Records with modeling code
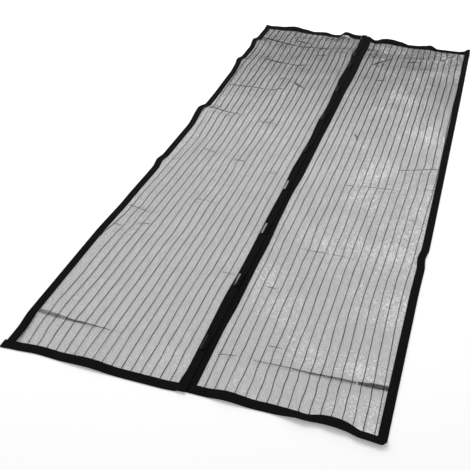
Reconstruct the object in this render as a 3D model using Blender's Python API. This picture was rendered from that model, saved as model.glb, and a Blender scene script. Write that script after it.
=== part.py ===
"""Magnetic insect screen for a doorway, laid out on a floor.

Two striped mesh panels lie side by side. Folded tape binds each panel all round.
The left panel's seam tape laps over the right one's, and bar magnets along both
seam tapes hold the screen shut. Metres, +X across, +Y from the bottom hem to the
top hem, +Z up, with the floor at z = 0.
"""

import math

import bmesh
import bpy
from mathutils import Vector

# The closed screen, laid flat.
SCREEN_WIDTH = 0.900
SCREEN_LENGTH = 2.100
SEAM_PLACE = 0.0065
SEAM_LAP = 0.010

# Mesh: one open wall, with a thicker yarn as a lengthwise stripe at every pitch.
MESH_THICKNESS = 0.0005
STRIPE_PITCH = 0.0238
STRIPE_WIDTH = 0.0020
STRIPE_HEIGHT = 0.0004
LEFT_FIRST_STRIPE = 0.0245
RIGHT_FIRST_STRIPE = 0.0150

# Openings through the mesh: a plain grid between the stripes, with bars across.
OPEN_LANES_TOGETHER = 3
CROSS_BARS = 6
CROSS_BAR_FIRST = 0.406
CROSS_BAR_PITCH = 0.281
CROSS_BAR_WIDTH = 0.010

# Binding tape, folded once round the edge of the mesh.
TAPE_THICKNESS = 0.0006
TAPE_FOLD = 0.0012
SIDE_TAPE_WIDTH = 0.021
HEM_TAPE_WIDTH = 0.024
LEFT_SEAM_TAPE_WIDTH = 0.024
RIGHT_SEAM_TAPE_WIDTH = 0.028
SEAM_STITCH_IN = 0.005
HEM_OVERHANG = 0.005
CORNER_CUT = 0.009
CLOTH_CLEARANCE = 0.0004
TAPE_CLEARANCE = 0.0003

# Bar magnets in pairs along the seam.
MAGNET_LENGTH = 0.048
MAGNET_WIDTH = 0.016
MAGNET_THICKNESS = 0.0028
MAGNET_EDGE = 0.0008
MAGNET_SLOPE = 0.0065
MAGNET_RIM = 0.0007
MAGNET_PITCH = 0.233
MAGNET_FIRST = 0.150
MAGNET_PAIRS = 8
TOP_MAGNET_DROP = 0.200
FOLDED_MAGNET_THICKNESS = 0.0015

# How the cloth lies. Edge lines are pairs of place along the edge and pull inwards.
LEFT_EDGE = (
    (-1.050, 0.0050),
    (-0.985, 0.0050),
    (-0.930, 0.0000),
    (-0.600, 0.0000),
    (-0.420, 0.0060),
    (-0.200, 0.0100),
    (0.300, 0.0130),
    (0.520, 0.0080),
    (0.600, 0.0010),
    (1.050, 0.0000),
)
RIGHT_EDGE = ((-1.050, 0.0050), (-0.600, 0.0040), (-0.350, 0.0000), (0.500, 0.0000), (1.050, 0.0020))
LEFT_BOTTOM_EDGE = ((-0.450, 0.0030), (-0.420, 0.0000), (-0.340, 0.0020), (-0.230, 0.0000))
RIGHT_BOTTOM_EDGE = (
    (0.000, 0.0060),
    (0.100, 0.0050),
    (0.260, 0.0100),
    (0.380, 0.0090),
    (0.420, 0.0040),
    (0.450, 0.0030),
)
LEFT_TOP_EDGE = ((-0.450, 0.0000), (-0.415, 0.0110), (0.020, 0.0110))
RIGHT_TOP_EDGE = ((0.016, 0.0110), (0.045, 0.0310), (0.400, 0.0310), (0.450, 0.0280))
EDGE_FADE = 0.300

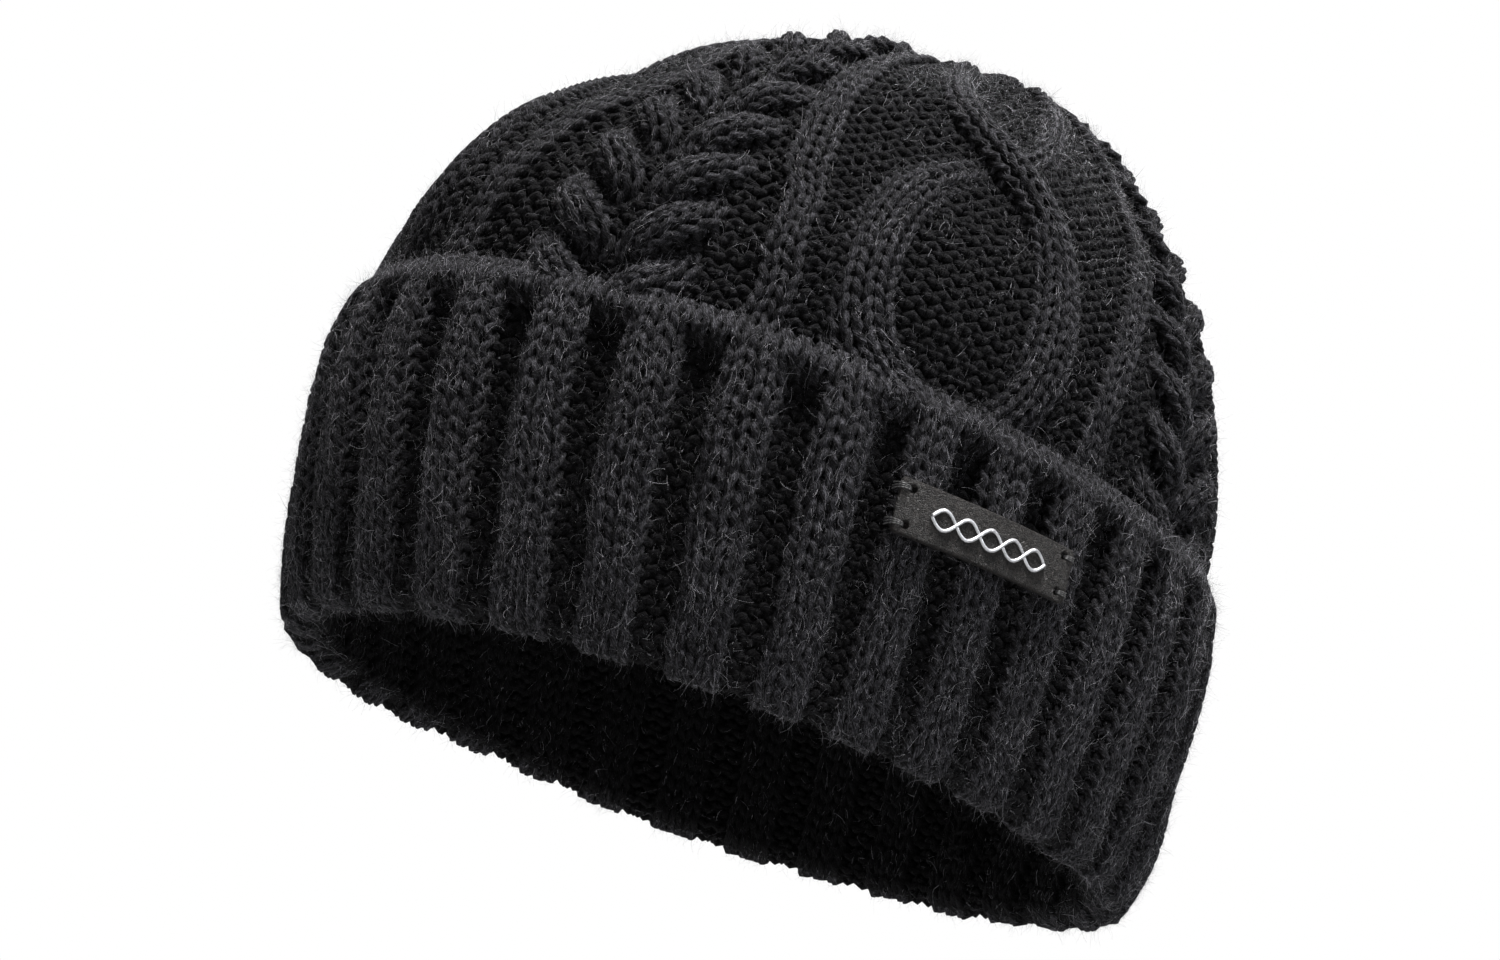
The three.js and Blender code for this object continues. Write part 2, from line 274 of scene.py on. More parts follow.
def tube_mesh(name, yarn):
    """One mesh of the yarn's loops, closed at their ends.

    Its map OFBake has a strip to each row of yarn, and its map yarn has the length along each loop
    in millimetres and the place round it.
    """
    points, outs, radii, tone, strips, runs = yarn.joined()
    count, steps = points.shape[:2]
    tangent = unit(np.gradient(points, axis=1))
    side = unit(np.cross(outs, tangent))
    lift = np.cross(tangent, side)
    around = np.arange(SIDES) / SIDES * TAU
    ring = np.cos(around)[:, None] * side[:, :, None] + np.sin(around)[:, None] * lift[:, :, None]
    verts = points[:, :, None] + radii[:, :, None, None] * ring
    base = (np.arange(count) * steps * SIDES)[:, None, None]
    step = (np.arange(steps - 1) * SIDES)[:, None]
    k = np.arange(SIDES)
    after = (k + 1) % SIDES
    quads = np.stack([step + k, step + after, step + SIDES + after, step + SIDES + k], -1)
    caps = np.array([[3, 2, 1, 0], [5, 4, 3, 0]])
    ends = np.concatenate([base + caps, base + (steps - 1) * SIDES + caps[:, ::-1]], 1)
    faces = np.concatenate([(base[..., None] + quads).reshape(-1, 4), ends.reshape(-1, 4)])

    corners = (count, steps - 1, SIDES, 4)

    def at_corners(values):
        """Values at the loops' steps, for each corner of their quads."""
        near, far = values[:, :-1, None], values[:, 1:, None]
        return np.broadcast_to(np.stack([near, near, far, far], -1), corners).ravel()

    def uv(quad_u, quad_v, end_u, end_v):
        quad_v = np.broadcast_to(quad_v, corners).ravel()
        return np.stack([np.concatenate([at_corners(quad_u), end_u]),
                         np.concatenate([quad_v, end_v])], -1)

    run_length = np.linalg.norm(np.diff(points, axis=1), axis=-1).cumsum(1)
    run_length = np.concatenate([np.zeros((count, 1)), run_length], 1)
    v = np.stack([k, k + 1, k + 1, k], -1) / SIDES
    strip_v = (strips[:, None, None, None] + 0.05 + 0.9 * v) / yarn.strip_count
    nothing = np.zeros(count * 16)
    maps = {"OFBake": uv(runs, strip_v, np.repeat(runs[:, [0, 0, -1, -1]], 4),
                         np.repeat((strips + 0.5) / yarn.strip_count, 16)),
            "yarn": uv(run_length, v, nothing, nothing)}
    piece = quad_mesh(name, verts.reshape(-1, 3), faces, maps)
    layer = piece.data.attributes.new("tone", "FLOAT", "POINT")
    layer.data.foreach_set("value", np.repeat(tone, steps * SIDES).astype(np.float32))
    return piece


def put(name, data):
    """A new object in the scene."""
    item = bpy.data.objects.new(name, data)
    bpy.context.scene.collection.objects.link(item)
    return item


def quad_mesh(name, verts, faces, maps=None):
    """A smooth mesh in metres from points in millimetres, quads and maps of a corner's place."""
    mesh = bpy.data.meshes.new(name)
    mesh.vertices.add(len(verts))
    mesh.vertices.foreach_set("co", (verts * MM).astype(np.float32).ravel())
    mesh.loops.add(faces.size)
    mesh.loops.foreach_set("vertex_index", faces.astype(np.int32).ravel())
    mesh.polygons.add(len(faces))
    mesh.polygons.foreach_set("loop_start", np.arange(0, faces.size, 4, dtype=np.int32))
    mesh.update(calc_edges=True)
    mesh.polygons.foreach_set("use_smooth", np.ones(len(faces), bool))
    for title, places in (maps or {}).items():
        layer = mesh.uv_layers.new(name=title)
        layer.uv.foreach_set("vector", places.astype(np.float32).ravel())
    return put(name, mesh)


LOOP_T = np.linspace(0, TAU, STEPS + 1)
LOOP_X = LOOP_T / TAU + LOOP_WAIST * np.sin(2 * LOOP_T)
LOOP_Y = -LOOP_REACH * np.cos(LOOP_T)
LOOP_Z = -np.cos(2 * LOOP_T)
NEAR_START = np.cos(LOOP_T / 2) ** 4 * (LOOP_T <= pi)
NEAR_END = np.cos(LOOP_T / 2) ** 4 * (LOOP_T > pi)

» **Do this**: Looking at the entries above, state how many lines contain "from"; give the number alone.

» **Written answer**: 5